__MATERIAL PROVIDED__.
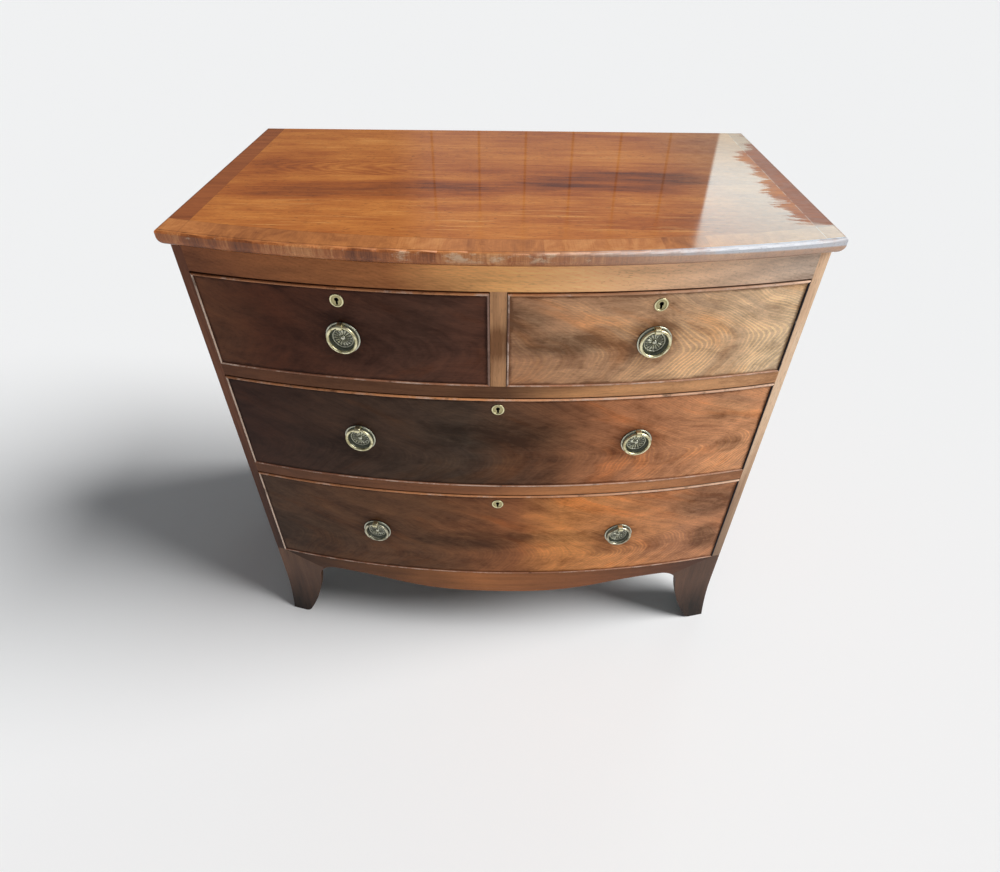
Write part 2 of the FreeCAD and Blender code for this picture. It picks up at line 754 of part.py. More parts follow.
def dovetailed_side(name, x, end_at, low, high, tails):
    """A drawer side with dovetails at both ends: lapped into the front, through the back."""
    pitch = f"((({high}) - ({low})) / {tails})"
    front_end = bow_y(end_at, "dims.lap")
    front_shoulder = bow_y(end_at, "dims.front_thick")
    rear_end = "dims.drawer_back"
    rear_shoulder = "dims.drawer_back - dims.drawer_wall"
    narrow = 2
    wide = 5
    corners = [(front_shoulder, high)]
    for index in range(tails):
        over = f"{high} - {index} * {pitch}"
        under = f"{high} - {index + 1} * {pitch}"
        corners += [
            (front_shoulder, f"{over} - {wide}"),
            (front_end, f"{over} - {narrow}"),
            (front_end, f"{under} + {narrow}"),
            (front_shoulder, f"{under} + {wide}"),
        ]
    corners.append((front_shoulder, low))
    corners.append((rear_shoulder, low))
    for index in range(tails):
        under = f"{low} + {index} * {pitch}"
        over = f"{low} + {index + 1} * {pitch}"
        corners += [
            (rear_shoulder, f"{under} + {wide}"),
            (rear_end, f"{under} + {narrow}"),
            (rear_end, f"{over} - {narrow}"),
            (rear_shoulder, f"{over} - {wide}"),
        ]
    corners.append((rear_shoulder, high))
    return pad(name, "YZ_Plane", corners, "dims.drawer_wall", x)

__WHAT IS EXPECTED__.
Nothing should be changed: write out all of the data as is.

__WRITTEN REPLY__.
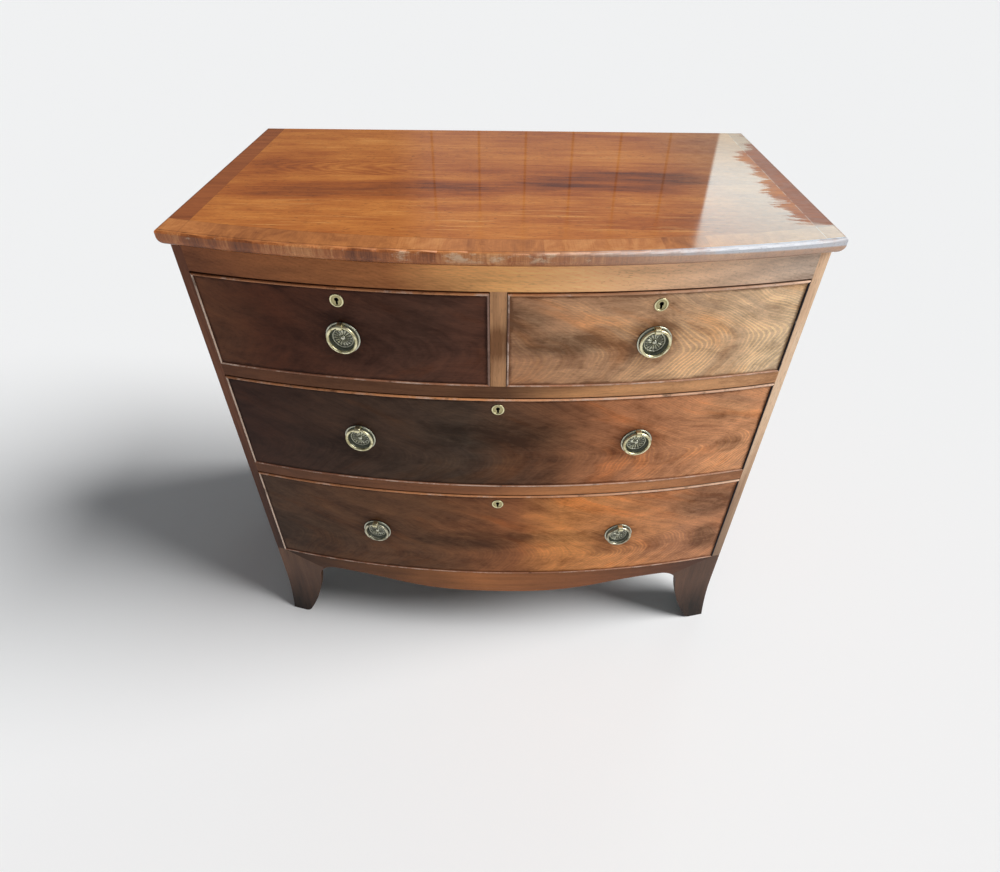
Write part 2 of the FreeCAD and Blender code for this picture. It picks up at line 754 of part.py. More parts follow.
def dovetailed_side(name, x, end_at, low, high, tails):
    """A drawer side with dovetails at both ends: lapped into the front, through the back."""
    pitch = f"((({high}) - ({low})) / {tails})"
    front_end = bow_y(end_at, "dims.lap")
    front_shoulder = bow_y(end_at, "dims.front_thick")
    rear_end = "dims.drawer_back"
    rear_shoulder = "dims.drawer_back - dims.drawer_wall"
    narrow = 2
    wide = 5
    corners = [(front_shoulder, high)]
    for index in range(tails):
        over = f"{high} - {index} * {pitch}"
        under = f"{high} - {index + 1} * {pitch}"
        corners += [
            (front_shoulder, f"{over} - {wide}"),
            (front_end, f"{over} - {narrow}"),
            (front_end, f"{under} + {narrow}"),
            (front_shoulder, f"{under} + {wide}"),
        ]
    corners.append((front_shoulder, low))
    corners.append((rear_shoulder, low))
    for index in range(tails):
        under = f"{low} + {index} * {pitch}"
        over = f"{low} + {index + 1} * {pitch}"
        corners += [
            (rear_shoulder, f"{under} + {wide}"),
            (rear_end, f"{under} + {narrow}"),
            (rear_end, f"{over} - {narrow}"),
            (rear_shoulder, f"{over} - {wide}"),
        ]
    corners.append((rear_shoulder, high))
    return pad(name, "YZ_Plane", corners, "dims.drawer_wall", x)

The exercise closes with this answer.